A Christening.

Michael Ancher (1849-1927)

A Christening. 1883-1888

  • 186 x 250 cm
  • RKMm0006
  • Artworks on display

The collection at Ribe Kunstmuseum includes a painting whose vast size, 186 x 250 cm, stops most people in their tracks and forces them to look. The subject matter is clearly legible: a group of people in a church. A woman, dressed in yellow, acts as the main focal point. She holds an infant in her arms. Light falls from a church window down upon the woman and child, giving them a prominent position – there can be no doubt about who is the main focus here. The group is standing along the white walls of Skagen Church. Behind the woman is a number of figures dressed in darker colours; in front of her is the priest. The infant reaches out for him. The painting depicts the baptism of Michael and Anna Ancher’s daughter, Helga. The woman in the yellow dress is Anna, and behind her we see the painter P.S. Krøyer, Anna’s brother John (Johan Henrik) Brøndum and the English painter Marianne Stokes. To the far left is Michael Ancher himself and a man from the town, known as Mr Mariager, who was frequently used as a model by Anna and Michael Ancher.

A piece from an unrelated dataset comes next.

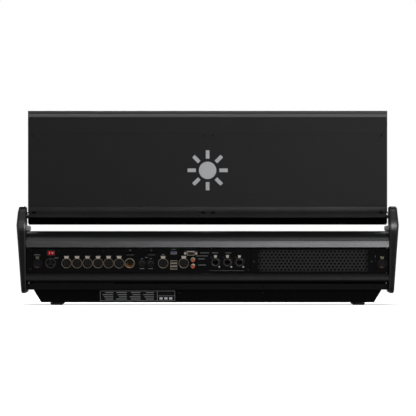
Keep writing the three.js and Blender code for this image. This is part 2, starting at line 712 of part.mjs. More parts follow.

The creative process – a long, hard pull

On paper, it took Ancher five years to create A Christening, but in actual fact he reworked the piece numerous times after it was first put on display at the 1887 Spring Exhibition. Looking at the sheer scope of his ambition in creating a group portrait of more than two metres in length, featuring his own family, this was clearly quite an undertaking. By painting a work on this scale he inscribes his family in the tradition of history painting; even raising them to the same level as the kings and heroes of legend to which this format was previously reserved.

A universal motif

When we look at the figures in Ancher’s painting, we find little interaction between them – and insofar as their eyes focus at all, they do so on Helga’s hand reaching out to the priest. They stand there in church together, engrossed by the ritual that constitutes the focal point of the picture. Ancher called this work A Christening. Not The Christening of Helga Ancher or My Daughter is Christened in Skagen Church, which means that the work maintains a sense of neutrality. You need to know the figures portrayed in the painting in order to know who the story is about – and perhaps the identity of these people is not even important for the painting at all. Ancher was obviously not so firmly fixed on the idea of having a specific cast of characters that he was willing to wait for the artists to return to Skagen – this in spite of the fact that the painting was done over a period of so many years. For example, the painters Oscar Björck (1860–1929) and Christian Krohg visited Skagen again in 1888, at which point they sat for Krøyer’s Hip, Hip, Hurrah! (Göteborgs Konstmuseum), and the models used for the cap mother often visited Ancher’s house. Might it be that Ancher wanted a different cast of characters than the one seen in Krøyer’s contemporary picture of an artist’s luncheon? Perhaps this was why he replaced Krohg, Helene Christensen and Björck in the final work? Maybe the exact identity of the godparents in the picture was not hugely important to him because he cared more about the composition and the overall impression created by the work? The mission was to paint a christening – a universal image, not a monument to his own family.

Ancher decided right from the outset to paint a large, life-sized three-quarter-length figure painting, and this in itself testifies to the level of his ambition – creating a modern painting that unites the arrival of private life in art with the solemnity of ceremonial occasions.